Quando a irmã mais velha, Else, que estudava para se tornar professora (única profissão aberta às moças), aplicava em Edith, sem sucesso, todas as técnicas pedagógicas que vinha aprendendo no Instituto de Educação, ela acabava trancando-a em um quarto escuro. Edith gritava tão alto e dava murros na porta, de modo que a mãe, cujo local de trabalho era em uma casa do outro lado da rua, ouvia os gritos e vinha libertar a Edith, com vergonha de que ela fosse escutada pelos vizinhos. Apesar de suas crises de raiva, Edith diz que no seu interior havia um mundo que já
agitava a sua alma infantil.

“Todavia, no meu mais profundo, havia um mundo oculto. Tudo aquilo que via e ouvia durante o dia era assimilado e meditado nesse mundo oculto. O fato de ver um homem bêbado podia me perseguir e atormentar durante dias e noites (…) Sobre essas coisas que tanto sofrimento me causavam jamais eu disse palavra alguma a ninguém. Eu não via nenhum sentido em comentá-las. Raramente meus parentes perceberam algo do que eu vivia interiormente. Sem causa aparente alguma, eu ficava febril e, no delírio, falava o que sentia” (EA, p.84).
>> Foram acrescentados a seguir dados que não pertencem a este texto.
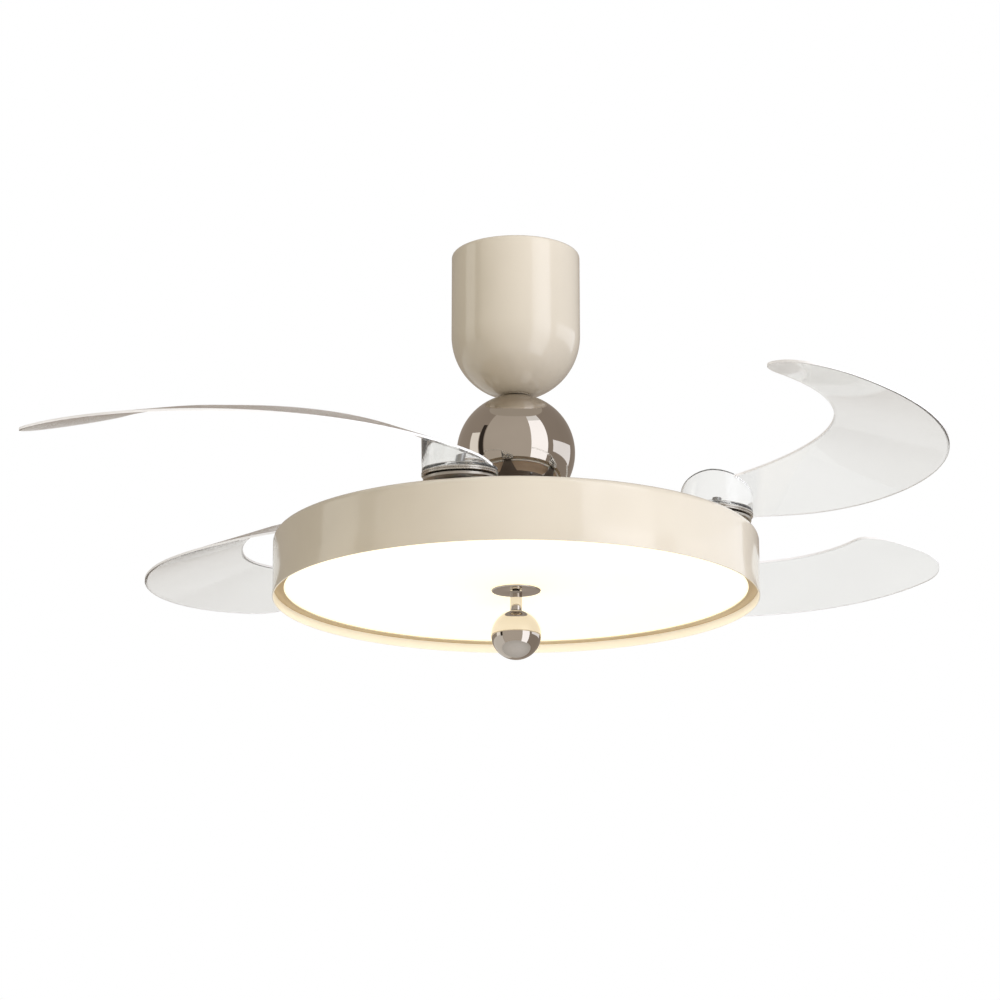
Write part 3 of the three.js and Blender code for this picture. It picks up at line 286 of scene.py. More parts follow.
# The open skin faces outward before it gets its wall.
upright = [f for f in shape.faces if abs(f.normal.z) < 0.2]
if sum(f.normal.to_2d().dot(f.calc_center_median().to_2d()) for f in upright) < 0:
    bmesh.ops.reverse_faces(shape, faces=shape.faces)
bmesh.ops.solidify(shape, geom=shape.faces, thickness=canopy_wall * MM)
round_edges(shape, 0.35, angle=60)
settle("canopy_shell", shape, "frame", "enamel", enamel, "canopy")

# A soft nylon collar closes the hole round the rod.
low, high, grommet_radius = extent("canopy_grommet")
neck_radius = canopy_hole - 0.3
neck_top = low.z + 4.5
shape = turned([
    (hanger_bore, low.z), (neck_radius, low.z), (neck_radius, neck_top),
    (grommet_radius, neck_top + 1), (grommet_radius, high.z), (hanger_bore, high.z)], steps=64)
round_edges(shape, 0.5)

# Nylon dyed through to match the enamel.
dyed_nylon, tree, shader = finish("dyed_nylon", IOR=1.53)
speck = grain(tree, 0.0015)
tree.links.new(two_tone(tree, speck, "#A5977F", "#B3A58D"), shader.inputs["Base Color"])
tree.links.new(spread(tree, speck, 0.42, 0.55), shader.inputs["Roughness"])
settle("grommet_piece", shape, "frame", "nylon", dyed_nylon, "canopy_grommet")

# ---------------------------------------------------------------- coupler in the ball
# A die-cast sleeve joins the rod to the motor's shaft with two through bolts. It is
# left as cast: grey, slightly rough, with a tumbled skin.
die_cast, tree, shader = finish("die_cast_aluminium", Metallic=1.0)
skin = grain(tree, 0.002, 5)
tree.links.new(two_tone(tree, skin, "#7C7873", "#948F89"), shader.inputs["Base Color"])
tree.links.new(spread(tree, skin, 0.4, 0.58), shader.inputs["Roughness"])
relief(tree, shader, skin, 0.00004)

eased("rod_coupler", 0.5, "frame", "cast_metal", die_cast)
eased("coupler_bolt_upper", 0.3, "frame", "zinc_steel", zinc_plate)
eased("coupler_bolt_lower", 0.3, "frame", "zinc_steel", zinc_plate)

# ---------------------------------------------------------------- ball cover and seat
# A thin ball spun from steel, polished and chrome plated. It hides the coupler and
# stands on a turned seat whose flange follows the ball's underside.
cover_radius = extent("ball_cover")[2]
cover_wall = 1.2
cover_middle = -217.1
top_hole = 10.8
bottom_hole = 18

# Chrome plate with a warm, slightly smoked tone: a mirror with the lightest haze of wear.
chrome, tree, shader = finish("smoked_chrome", Metallic=1.0)
tree.links.new(two_tone(tree, grain(tree, 0.05, 2), "#C9C2BA", "#D0C9C1"),
               shader.inputs["Base Color"])
tree.links.new(spread(tree, grain(tree, 0.03, 4), 0.02, 0.05), shader.inputs["Roughness"])


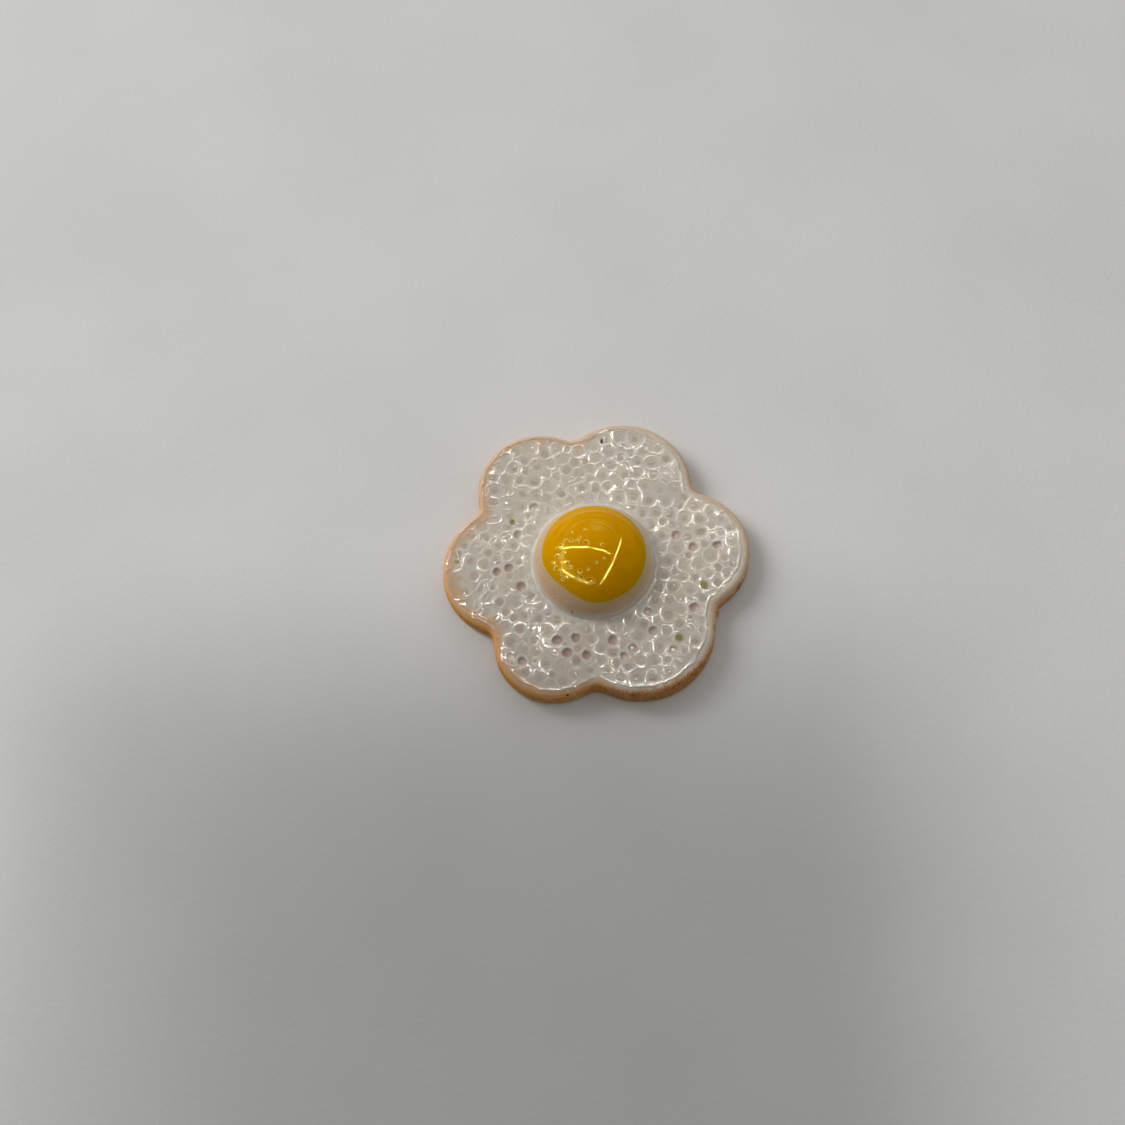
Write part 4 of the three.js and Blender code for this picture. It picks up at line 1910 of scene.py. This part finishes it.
@dataclass(frozen=True)
class Studio:
    """Paper floor, soft light, thin strips for the glints and the camera."""

    paper: PaperFinish
    floor_size: float = 900.0
    floor_drop: float = 0.02
    camera_distance: float = 117.0
    camera_elevation: float = 69.0
    camera_pan: float = 1.579
    camera_tilt: float = 0.117
    sensor: float = 36.0
    lens: float = 36.0
    soft_place: Point = (-670.0, 300.0, 560.0)
    soft_size: float = 480.0
    soft_power: float = 4.7
    fill: Colour = (0.365, 0.365, 0.355)
    fill_lean: float = 0.85
    shade_height: float = 31.0
    shade_low: Place = (-81.0, -155.0)
    shade_high: Place = (0.0, 4.3)
    strip_height: float = 250.0
    white_width: float = 4.0
    yolk_width: float = 1.5
    white_tint: Colour = (1.0, 0.97, 0.9)
    yolk_tint: Colour = (1.0, 0.9, 0.14)
    white_strips: tuple[Strip, ...] = (
        Strip((-290.0, 250.0), (170.0, 300.0), 430.0),
        Strip((200.0, 255.0), (140.0, -70.0), 850.0),
        Strip((140.0, -95.0), (-160.0, -95.0), 480.0),
        Strip((-190.0, -80.0), (-200.0, 230.0), 600.0),
    )
    yolk_strips: tuple[Strip, ...] = (
        Strip((-248.0, 138.0), (100.0, 61.0), 450.0),
        Strip((218.0, 254.0), (43.0, -155.0), 450.0),
        Strip((-229.0, 105.0), (-248.0, -43.0), 750.0),
        Strip((-248.0, -43.0), (-102.0, -140.0), 750.0),
        Strip((-102.0, -140.0), (7.0, -143.0), 750.0),
    )

    def lay_floor(self) -> bpy.types.Object:
        """Lays the paper and gives it."""
        half = 0.5 * self.floor_size
        floor = sheet("paper_floor", (-half, -half), (half, half), -self.floor_drop)
        floor.data.materials.append(self.paper.make())
        return floor

    def area(self, name: str, place: Vector, size: Place, power: float) -> bpy.types.Object:
        """Hangs a rectangular light that faces straight down.

        Args:
            name: Its name.
            place: Where it hangs, in millimetres.
            size: Its length along x and its width along y.
            power: Its power in watts.

        Returns:
            The light.
        """
        data = bpy.data.lights.new(name, "AREA")
        data.shape = "RECTANGLE"
        data.size, data.size_y = size[0] * METRES, size[1] * METRES
        data.energy = power
        made = in_scene(name, data)
        made.location = place * METRES
        return made

    def group(self, name: str, members: list[bpy.types.Object]) -> bpy.types.Collection:
        """A collection that is only a list of the objects that a light reaches or is blocked by.

        Args:
            name: Its name.
            members: The objects on the list.

        Returns:
            The collection.
        """
        made = bpy.data.collections.new(name)
        for member in members:
            made.objects.link(member)
        return made

    def hang_shade(self) -> bpy.types.Object:
        """Hangs a card that nothing but the soft light sees, and that shades the front of the floor."""
        card = sheet("shade_card", self.shade_low, self.shade_high, self.shade_height)
        for ray in ("camera", "diffuse", "glossy", "transmission", "volume_scatter"):
            setattr(card, "visible_" + ray, False)
        return card

    def light(self, floor: bpy.types.Object, white: bpy.types.Object, yolk: bpy.types.Object) -> None:
        """Hangs the lights and sets the fill.

        Args:
            floor: The paper.
            white: The white.
            yolk: The yolk.
        """
        self.fill_room()
        place = Vector(self.soft_place)
        soft = self.area("soft_box", place, (self.soft_size, self.soft_size), self.soft_power)
        soft.rotation_euler = place.to_track_quat("Z", "Y").to_euler()
        soft.visible_glossy = False
        pieces = self.group("pieces", [white, yolk])
        blockers = self.group("soft_blockers", [white, yolk, floor, self.hang_shade()])
        soft.light_linking.blocker_collection = blockers
        for owner, strips, width, tint in (
            (white, self.white_strips, self.white_width, self.white_tint),
            (yolk, self.yolk_strips, self.yolk_width, self.yolk_tint),
        ):
            receivers = self.group(owner.name + "_only", [owner])
            for index, strip in enumerate(strips):
                made = self.strip(f"{owner.name}_strip_{index + 1}", strip, width)
                made.data.color = tint
                made.light_linking.receiver_collection = receivers
                made.light_linking.blocker_collection = pieces

    def fill_room(self) -> None:
        """Sets soft light from all round, stronger from the back and not seen in reflections."""
        world = bpy.data.worlds.new("soft_fill")
        bpy.context.scene.world = world
        world.use_nodes = True
        tree = world.node_tree
        tree.nodes["Background"].inputs["Color"].default_value = (*self.fill, 1.0)
        direction = tree.nodes.new("ShaderNodeTexCoord")
        axes = tree.nodes.new("ShaderNodeSeparateXYZ")
        lean = tree.nodes.new("ShaderNodeMath")
        lean.operation = "MULTIPLY_ADD"
        lean.inputs[1].default_value = self.fill_lean
        lean.inputs[2].default_value = 1.0
        tree.links.new(direction.outputs["Generated"], axes.inputs[0])
        tree.links.new(axes.outputs["Y"], lean.inputs[0])
        tree.links.new(lean.outputs[0], tree.nodes["Background"].inputs["Strength"])
        world.cycles_visibility.glossy = False
        world.cycles.sampling_method = "NONE"

    def strip(self, name: str, strip: Strip, width: float) -> bpy.types.Object:
        """Hangs one strip that shows only in reflections.

        Args:
            name: The light's name.
            strip: Where it runs and how bright its face is.
            width: Its width in millimetres.

        Returns:
            The light.
        """
        start, end = Vector(strip.start), Vector(strip.end)
        middle = 0.5 * (start + end)
        length = (end - start).length
        power = strip.radiance * math.pi * length * width * METRES**2
        made = self.area(name, Vector((middle.x, middle.y, self.strip_height)), (length, width), power)
        made.rotation_euler = (0.0, 0.0, math.atan2(end.y - start.y, end.x - start.x))
        made.visible_diffuse = False
        return made

    def aim_camera(self) -> None:
        """Sets the camera."""
        data = bpy.data.cameras.new("camera")
        data.sensor_width = self.sensor
        data.lens = self.lens
        data.clip_start = METRES
        camera = in_scene("camera", data)
        facing = Matrix.Rotation(math.radians(90.0 - self.camera_elevation), 4, "X")
        camera.location = facing @ Vector((0.0, 0.0, self.camera_distance * METRES))
        pan = Matrix.Rotation(math.radians(self.camera_pan), 4, "Y")
        tilt = Matrix.Rotation(math.radians(self.camera_tilt), 4, "X")
        camera.rotation_euler = (facing @ pan @ tilt).to_euler()
        bpy.context.scene.camera = camera
        bpy.context.scene.view_settings.view_transform = "Standard"


def main() -> None:
    """Builds the charm piece by piece, then the studio round it."""
    outline = Outline()
    dome = Dome()
    white = EggWhite(outline, dome, Froth(outline, dome), WhiteFinish())
    white_piece = white.build()
    white.dress(white_piece)
    yolk = Yolk(dome, YolkFinish())
    yolk_piece = yolk.build()
    yolk.dress(yolk_piece)
    studio = Studio(PaperFinish())
    studio.light(studio.lay_floor(), white_piece, yolk_piece)
    studio.aim_camera()


if __name__ == "__main__":
    logging.basicConfig(level=logging.INFO, format="%(message)s")
    main()
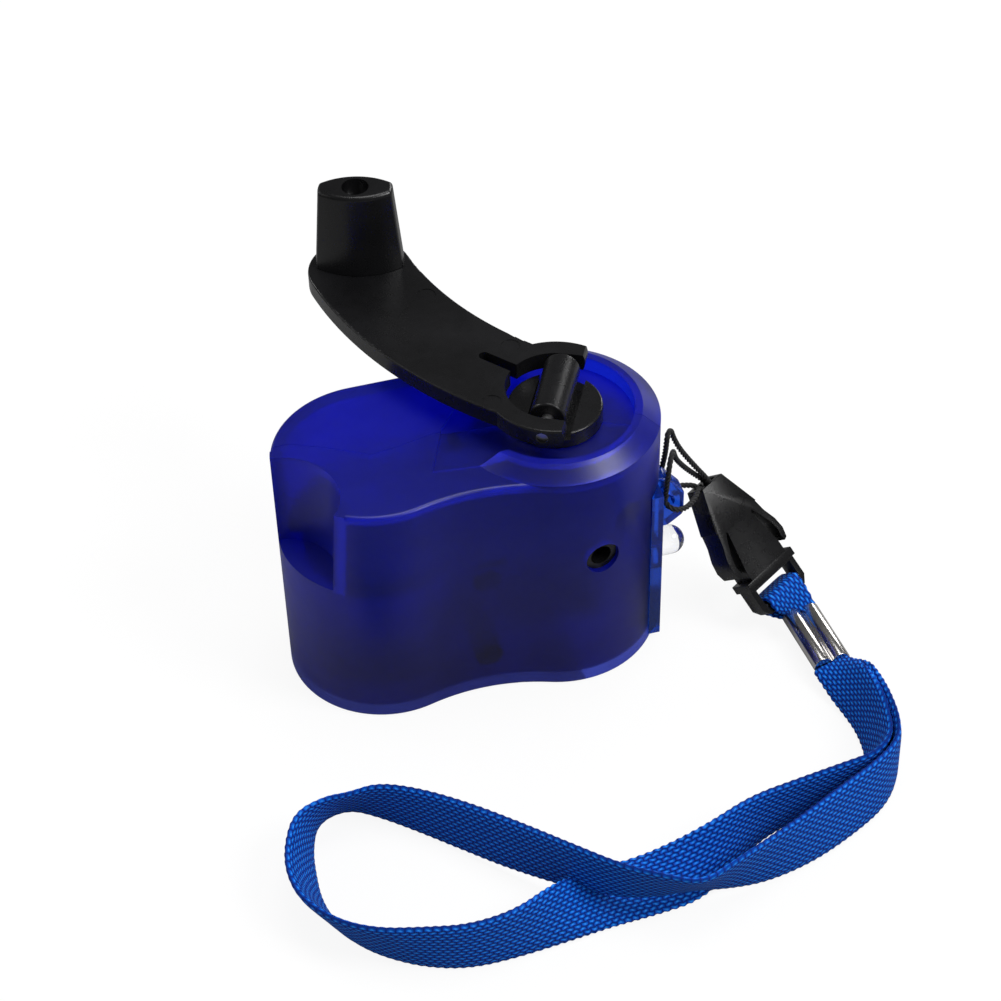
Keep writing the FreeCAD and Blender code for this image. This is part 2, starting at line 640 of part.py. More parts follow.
# ---------------------------------------------------------------- gears
def involute_gear(teeth, face):
    """Spur gear at the origin with one tooth on +X; stub teeth at 25 degrees with backlash."""
    module = size("gear_module")
    pressure = math.radians(25)
    pitch = module * teeth / 2
    base = pitch * math.cos(pressure)
    tip = pitch + 0.8 * module
    root = pitch - 1.05 * module
    backlash = 0.09 * module
    half_tooth = (math.pi / 2 * module - backlash) / 2 / pitch

    def involute(radius):
        ratio = min(1.0, base / radius)
        return math.tan(math.acos(ratio)) - math.acos(ratio)

    steps = 4
    lowest = max(base, root + 0.05 * module)
    flank = []
    for i in range(steps + 1):
        radius = lowest + (tip - lowest) * i / steps
        flank.append((radius, half_tooth + involute(pitch) - involute(radius)))
    flank.insert(0, (root, flank[0][1] * 1.04))
    corners = []
    for tooth in range(teeth):
        middle = 2 * math.pi * tooth / teeth
        side = [(r, middle - a) for r, a in flank] + [(r, middle + a) for r, a in reversed(flank)]
        corners += [Vector(r * math.cos(a), r * math.sin(a), 0) for r, a in side]
    wheel = Part.Face(Part.makePolygon(corners + corners[:1]))
    return wheel.extrude(Vector(0, 0, face))


def bored(shape, radius):
    deep = 4 * shape.BoundBox.DiagonalLength
    return shape.cut(Part.makeCylinder(radius, deep, Vector(0, 0, -deep / 2)))


def crank_gear():
    teeth = int(size("crank_teeth"))
    disc = bored(involute_gear(teeth, size("gear_face")), size("shaft_radius"))
    # five round lightening holes
    pitch = size("gear_module") * teeth / 2
    for i in range(5):
        spot = heading(36 + 72 * i).multVec(Vector(pitch * 0.58, 0, 0))
        disc = disc.cut(Part.makeCylinder(pitch * 0.2, 3 * size("gear_face"), spot - Z * size("gear_face")))
    return disc


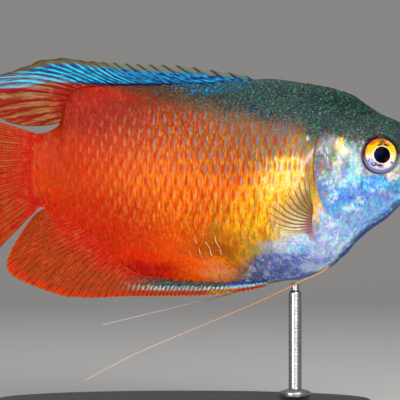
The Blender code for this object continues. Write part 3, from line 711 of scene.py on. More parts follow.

Edith era extremamente sensível e observadora, aprendeu cedo a se conhecer e a trabalhar o próprio temperamento. Relata que, aos sete anos de idade, já era capaz de perceber a sua vida interior e a entender que poderia controlá-la por meio da vontade, ou seja, a dimensão espiritual livre já começava a despontar naquela pequena menina. Ela tinha uma grande capacidade empática e aprendeu a se conhecer e a se trabalhar desde cedo, principalmente quando começou a perceber que o seu comportamento, seu temperamento e suas crises coléricas causavam danos às pessoas mais próximas, tal como ela mesma descreve:

“A primeira grande transformação que sofri deu-se quando tinha cerca de sete anos. Não saberia identificar uma causa exterior. Não tenho outra forma de explicar senão afirmando que nessa época a razão conseguiu reinar em mim (…). Adquiri um autocontrole tal que, sem contestar, mantinha um humor equilibrado. Como isso aconteceu, não sei explicar. Creio, porém, que fui curada pelo horror, pela vergonha que sentia ao presenciar a raiva dos outros (provavelmente dos irmãos e da mãe) e pelo sentimento vivo da perda de dignidade associada a tal comportamento” (STEIN, 2018, p. 86). (EA, p.84).

Edith nos deixa, assim, esse legado de sua tenra infância e nos dá esperança para podermos lidar com nossas próprias dificuldades e limitações. Que possamos seguir o seu exemplo, exercitando-nos a “habitar em nosso interior”: local onde podemos lidar com nossas insuficiências, limitações e pecados, mas também de onde podem brotar os pensamentos e ações mais bondosos, ponderados e livres.

Referências:

1 Edith Stein. Vida de uma família judia e outros escritos autobiográficos. Trad. Maria do Carmo Wollny e Renato Kirchner. Rev. Juvenal Savian Filho. São Paulo: Paulus, 2018. – Coleção Obras de Edith Stein. Esse texto será referido aqui por: EA (Escritos Autobiográficos).